## Data lines:
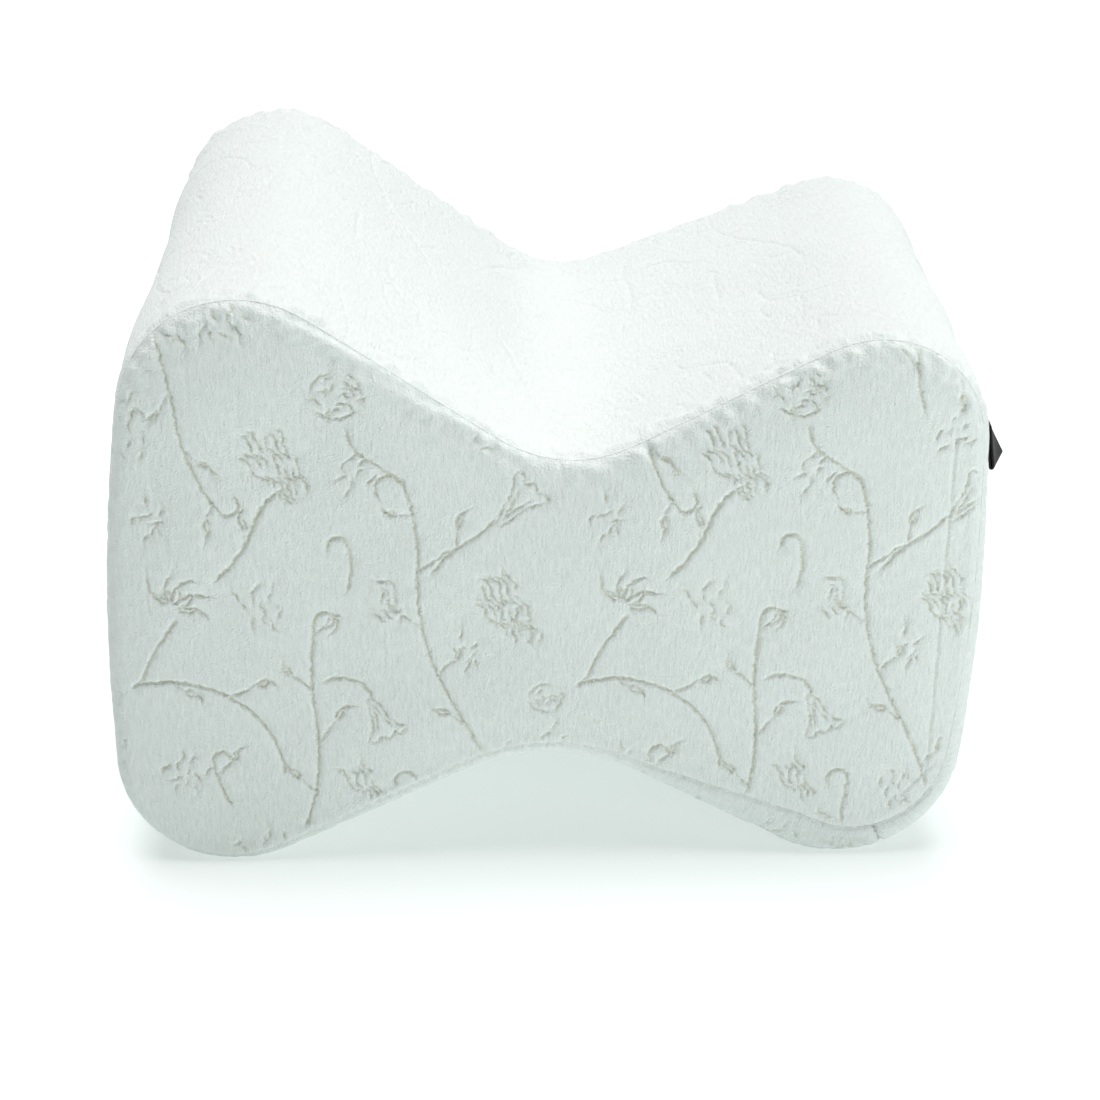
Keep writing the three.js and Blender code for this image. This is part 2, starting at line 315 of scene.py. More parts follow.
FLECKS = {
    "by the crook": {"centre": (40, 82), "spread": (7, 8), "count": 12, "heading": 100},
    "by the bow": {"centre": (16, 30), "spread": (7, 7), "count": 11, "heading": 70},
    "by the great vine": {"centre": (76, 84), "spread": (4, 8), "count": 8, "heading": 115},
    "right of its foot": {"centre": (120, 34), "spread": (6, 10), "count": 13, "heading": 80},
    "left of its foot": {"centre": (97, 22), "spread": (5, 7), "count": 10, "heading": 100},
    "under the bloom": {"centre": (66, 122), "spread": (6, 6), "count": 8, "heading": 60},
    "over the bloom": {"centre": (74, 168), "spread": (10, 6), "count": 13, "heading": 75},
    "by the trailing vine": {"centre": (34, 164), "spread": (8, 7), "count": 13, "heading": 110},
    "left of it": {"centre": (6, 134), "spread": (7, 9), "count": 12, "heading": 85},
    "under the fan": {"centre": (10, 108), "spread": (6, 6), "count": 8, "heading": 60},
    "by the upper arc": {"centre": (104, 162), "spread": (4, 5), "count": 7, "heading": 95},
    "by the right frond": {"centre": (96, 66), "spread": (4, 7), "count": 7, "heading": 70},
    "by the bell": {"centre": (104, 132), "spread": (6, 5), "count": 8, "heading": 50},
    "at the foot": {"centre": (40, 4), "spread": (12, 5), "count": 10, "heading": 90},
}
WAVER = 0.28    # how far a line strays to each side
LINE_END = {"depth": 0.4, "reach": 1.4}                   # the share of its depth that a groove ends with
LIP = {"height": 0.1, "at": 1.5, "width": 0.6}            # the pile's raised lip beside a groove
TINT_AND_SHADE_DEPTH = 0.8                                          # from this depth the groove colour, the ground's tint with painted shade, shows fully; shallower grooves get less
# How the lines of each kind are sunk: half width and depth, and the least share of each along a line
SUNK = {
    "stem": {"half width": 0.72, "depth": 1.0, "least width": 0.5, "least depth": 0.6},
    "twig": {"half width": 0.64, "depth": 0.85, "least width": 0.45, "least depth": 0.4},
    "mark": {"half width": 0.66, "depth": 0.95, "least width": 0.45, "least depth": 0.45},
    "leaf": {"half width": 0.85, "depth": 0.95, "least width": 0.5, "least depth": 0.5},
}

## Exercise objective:
Take the listing above and write it out again exactly.

## Written solution:
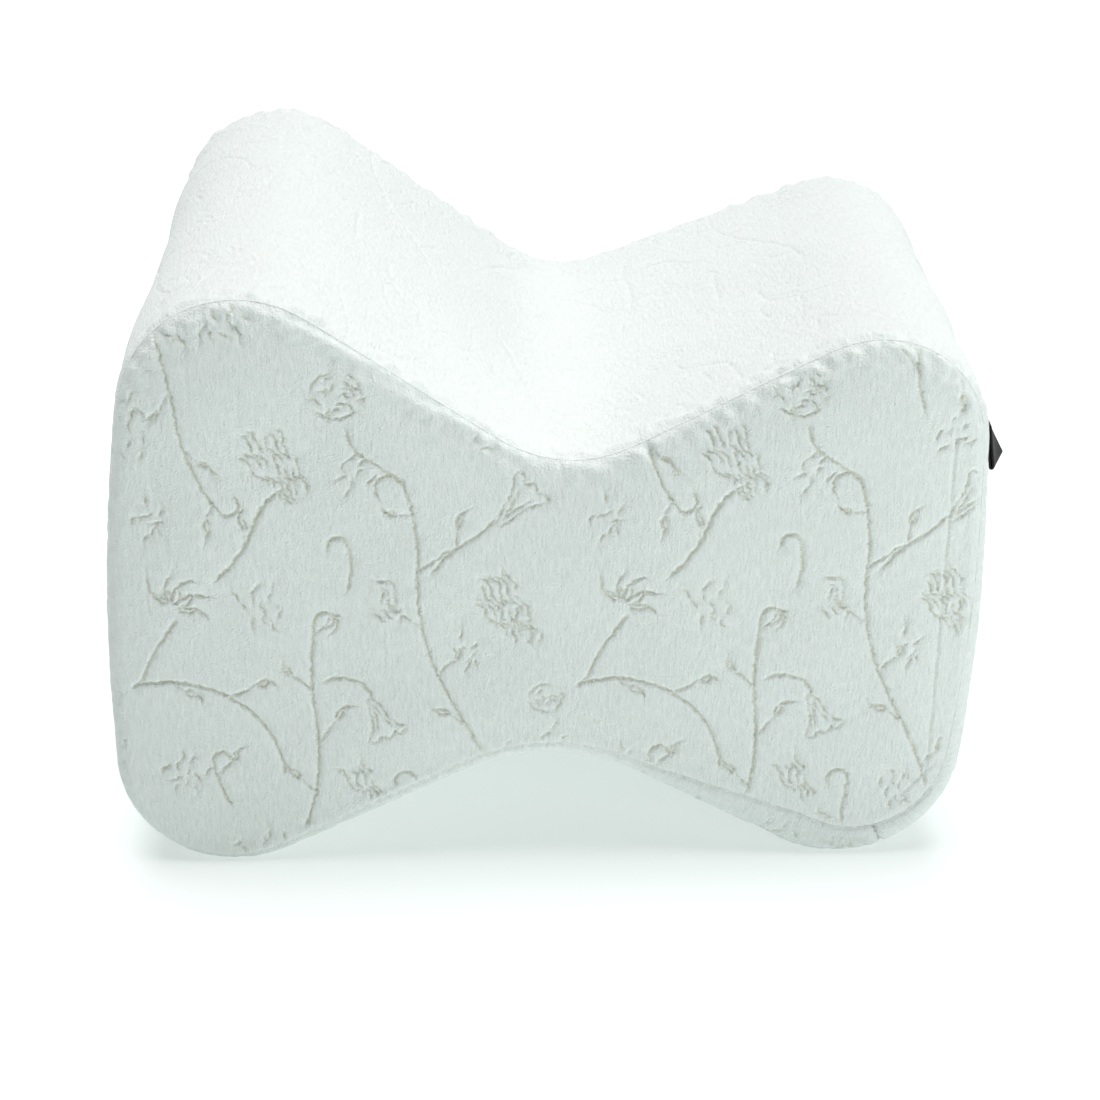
Keep writing the three.js and Blender code for this image. This is part 2, starting at line 315 of scene.py. More parts follow.
FLECKS = {
    "by the crook": {"centre": (40, 82), "spread": (7, 8), "count": 12, "heading": 100},
    "by the bow": {"centre": (16, 30), "spread": (7, 7), "count": 11, "heading": 70},
    "by the great vine": {"centre": (76, 84), "spread": (4, 8), "count": 8, "heading": 115},
    "right of its foot": {"centre": (120, 34), "spread": (6, 10), "count": 13, "heading": 80},
    "left of its foot": {"centre": (97, 22), "spread": (5, 7), "count": 10, "heading": 100},
    "under the bloom": {"centre": (66, 122), "spread": (6, 6), "count": 8, "heading": 60},
    "over the bloom": {"centre": (74, 168), "spread": (10, 6), "count": 13, "heading": 75},
    "by the trailing vine": {"centre": (34, 164), "spread": (8, 7), "count": 13, "heading": 110},
    "left of it": {"centre": (6, 134), "spread": (7, 9), "count": 12, "heading": 85},
    "under the fan": {"centre": (10, 108), "spread": (6, 6), "count": 8, "heading": 60},
    "by the upper arc": {"centre": (104, 162), "spread": (4, 5), "count": 7, "heading": 95},
    "by the right frond": {"centre": (96, 66), "spread": (4, 7), "count": 7, "heading": 70},
    "by the bell": {"centre": (104, 132), "spread": (6, 5), "count": 8, "heading": 50},
    "at the foot": {"centre": (40, 4), "spread": (12, 5), "count": 10, "heading": 90},
}
WAVER = 0.28    # how far a line strays to each side
LINE_END = {"depth": 0.4, "reach": 1.4}                   # the share of its depth that a groove ends with
LIP = {"height": 0.1, "at": 1.5, "width": 0.6}            # the pile's raised lip beside a groove
TINT_AND_SHADE_DEPTH = 0.8                                          # from this depth the groove colour, the ground's tint with painted shade, shows fully; shallower grooves get less
# How the lines of each kind are sunk: half width and depth, and the least share of each along a line
SUNK = {
    "stem": {"half width": 0.72, "depth": 1.0, "least width": 0.5, "least depth": 0.6},
    "twig": {"half width": 0.64, "depth": 0.85, "least width": 0.45, "least depth": 0.4},
    "mark": {"half width": 0.66, "depth": 0.95, "least width": 0.45, "least depth": 0.45},
    "leaf": {"half width": 0.85, "depth": 0.95, "least width": 0.5, "least depth": 0.5},
}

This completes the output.